What Are You Looking At?

Earlier this week, The Niece stayed home from school with a cold.  Sure, she was missing a quantum physics test and a crucial lecture on DNA synthesis, but what can you do?  I drove over to baby-sit for a couple of hours while The Sis did some work from home (i.e., shop at anthropologie.com).  As I was gearing up to leave, The Sis turned on the TV and there upon the screen glowed a classic episode of Beverly Hills, 90210. Being Experts on All Things Pop Culture, 1990s Edition, The Sis and I immediately recognized that this was The One Where Dylan’s Dad Explodes.  We groaned with knowing trepidation when Dylan took the call from Kelly and his dad went out to move the car.  And as the flames lit up the screen, we remembered that we were not alone in the room, and we turned to The Niece.  Who was not only watching the tragedy unfold from her Bumbo Baby Seat, but gazing with eyes wide and mouth in an “Oh!” shape and just the hint of a smile on the corners of her lips.  And the fear that we were beholding the birth of a pyromaniac gave way to laughter at her enthrallment with this box that plays her two favorite shows: 90210 and football.

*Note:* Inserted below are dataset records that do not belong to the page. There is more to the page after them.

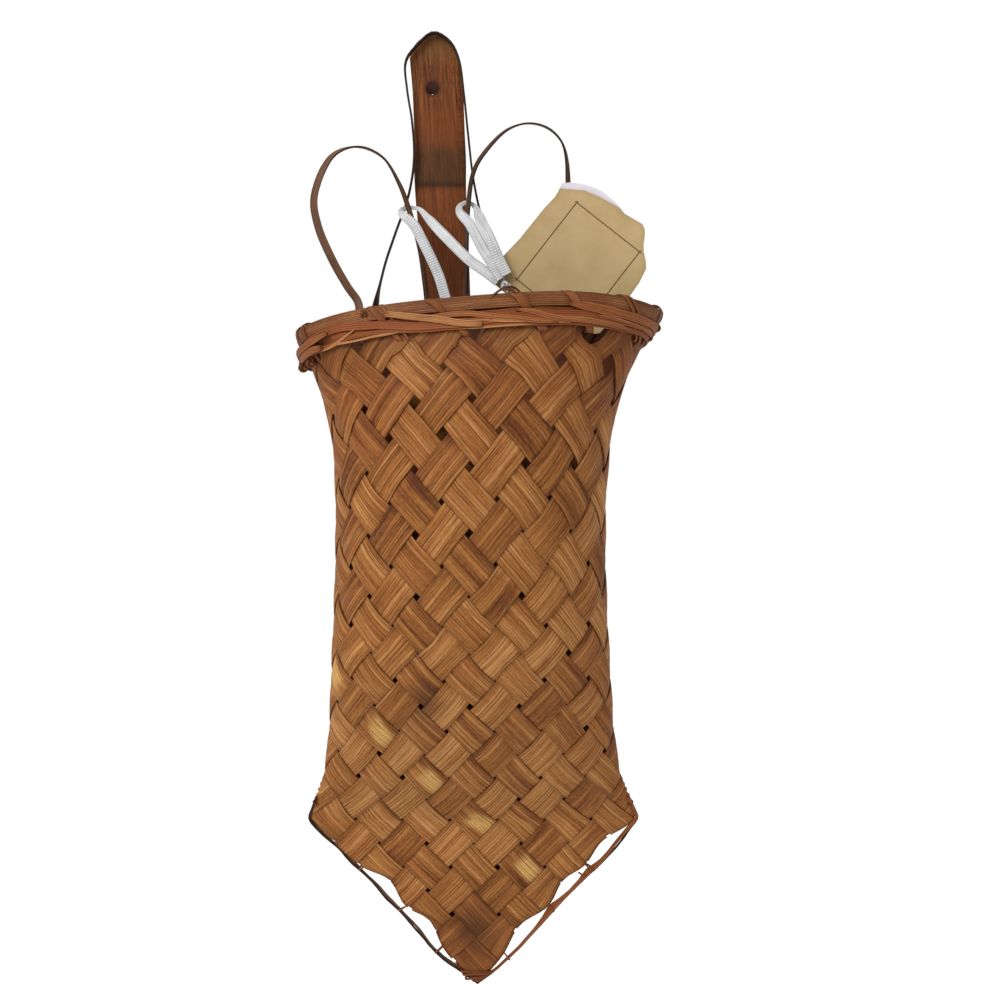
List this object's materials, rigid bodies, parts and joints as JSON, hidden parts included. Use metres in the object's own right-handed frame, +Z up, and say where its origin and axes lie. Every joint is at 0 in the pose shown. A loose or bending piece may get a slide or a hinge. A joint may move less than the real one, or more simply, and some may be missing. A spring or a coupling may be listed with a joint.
{
  "type": "wall pocket basket",
  "caption": "Bias-woven bamboo wall pocket with a folded point, a lashed rim, handle loops, a ribbon-tied paper tag and a back slat with a nail hole.",
  "frame": {"origin": "middle of the nail hole in the hanging slat, at the slat's back face, which lies on the wall", "axes": "+Z up, +Y into the wall, -Y out to the room, +X to the right seen from the room"},
  "size_m": [0.1641, 0.0973, 0.44],
  "materials": {
    "splint": "aged tan bamboo splint, fine ridges, satin",
    "rim_splint": "orange-brown bamboo splint, satin",
    "hoop": "brown bamboo band, satin",
    "dark_splint": "dark smoked bamboo splint, satin",
    "slat": "reddish brown bamboo strip with one node, waxed",
    "tag_paper": "buff kraft paper with a thin brown border line, uncoated",
    "card": "pale lavender card, uncoated",
    "ribbon": "white crimped curling ribbon, soft sheen"
  },
  "bodies": {
    "basket": {"splint_01": "splint", "splint_02": "splint", "splint_03": "splint", "splint_04": "splint", "splint_05": "splint", "splint_06": "splint", "splint_07": "splint", "splint_08": "splint", "splint_09": "splint", "splint_10": "splint", "splint_11": "splint", "splint_12": "splint", "splint_13": "splint", "splint_14": "splint", "rim_inner_hoop": "hoop", "rim_outer_hoop": "hoop", "rim_strip_1": "rim_splint", "rim_strip_2": "rim_splint", "rim_strip_3": "rim_splint", "rim_lashing": "rim_splint", "hanging_slat": "slat", "slat_tie_1": "dark_splint", "slat_tie_2": "dark_splint", "loop_left": "dark_splint", "loop_centre": "dark_splint", "loop_right": "dark_splint", "edge_cord_left_a": "splint", "edge_cord_left_b": "splint", "edge_cord_right_a": "splint", "edge_cord_right_b": "splint", "corner_tie_left": "dark_splint", "corner_tie_right": "dark_splint", "tip_wrap": "dark_splint", "ribbon_knot": "ribbon", "ribbon_left": "ribbon", "ribbon_right": "ribbon"},
    "tag": {"hang_tag": "tag_paper", "backing_card": "card"}
  },
  "joints": [
    {"name": "tag_swing", "type": "hinge", "parent": "basket", "child": "tag", "pos_m": [0.0327, -0.034, -0.0894], "axis": [-0.2079, -0.9781, 0], "range_deg": [0, 35]}
  ]
}
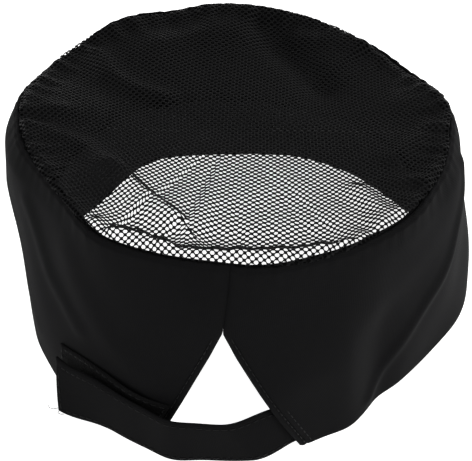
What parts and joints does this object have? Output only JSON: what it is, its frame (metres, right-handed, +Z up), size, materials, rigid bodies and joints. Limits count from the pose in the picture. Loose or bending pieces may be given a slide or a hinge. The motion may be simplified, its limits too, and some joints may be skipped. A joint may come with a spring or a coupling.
{
  "type": "mesh-top kitchen skull cap",
  "caption": "Round kitchen skull cap with a tall twill band, an open net crown and a hook-and-loop strap across a V-shaped vent at the back.",
  "frame": {"origin": "centre of the whole cap's box, on the surface that it stands on", "axes": "+Z up through the crown, +Y towards the forehead, -Y through the vent at the back, +X towards the sewn end of the strap"},
  "size_m": [0.1866, 0.1978, 0.1059],
  "materials": {
    "twill": "matt black polyester and cotton twill",
    "net": "open black knitted net with a faint sheen",
    "cotton": "matt black brushed cotton",
    "loop_pile": "black looped nylon pile",
    "hook_pile": "black moulded nylon hooks on a woven tape",
    "label": "white satin ribbon, blank"
  },
  "bodies": {
    "cap": {"band_outer": "twill", "band_lining": "twill", "sweatband": "cotton", "crown_net": "net", "crown_seam_tape": "twill", "strap_root": "twill", "loop_tape": "loop_pile", "care_label": "label"},
    "strap": {"strap": "twill", "hook_tape": "hook_pile"}
  },
  "joints": [
    {"name": "strap_swing", "type": "hinge", "parent": "cap", "child": "strap", "pos_m": [0.0121, -0.0898, 0.0128], "axis": [0, 0, 1], "range_deg": [0, 110]}
  ]
}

The scene was not so funny a couple of days later on my way to work..  Rain slicked the streets and wiped the “Ability to Drive” section of everyone’s brains clean, and I found myself wondering why work is something everyone simultaneously complains about and rushes to get to.  I imagined myself and the surrounding cars as components of a pinball machine, veering and swerving our way around the thickening traffic, but with an added and overblown sense of control over our paths.  Water pelted my windshield and a car cut me off and I congratulated myself for, rather than flipping the driver off, giving him a very sarcastic double thumbs-up instead–God is at work in me!  But you’re still a jackass–and as the road ahead filled with red brake lights and the sky above filled with angry gray clouds I knew that something was going to have to be bigger than what my eyes told me if my attitude stood any chance of being salvaged.

And in the midst of the deluge, I remembered that I know someone who is great at walking on water.

My newly opened mind recalled the words I had read just minutes before. Hebrews 11, the Hall of Fame for Faith.  A chapter full of liars, adulterers, prostitutes, and murderers–who were noted not for their record of wrongs, but for their willingness to keep believing.  Despite floods, unborn children, unreached lands, and–I would imagine–traffic.  And all that kept them going was all they couldn’t see.  A steady gaze beyond the road that lay ahead.  Because this is not a God whose raw materials are limited to what’s in my line of vision.

“What is seen was not made out of what was visible.”  I think about all the wars that are waged and hopes that are lost because of an unwillingness to admit there can be more.

And then I remembered the one who was born son to a carpenter and therefore a carpenter himself, because that’s how it worked then, and I try to imagine but I can’t even conceive of it: how it felt to head to the workshop every day, hidden knowledge of what lay ahead his constant companion.  What he looked at every day, holding in his as-yet unscarred hands the raw materials that would one day hold him above a mocking crowd and stain red beside the nail and the flesh as he pronounced an end to life being about traffic or work or anything else I can see.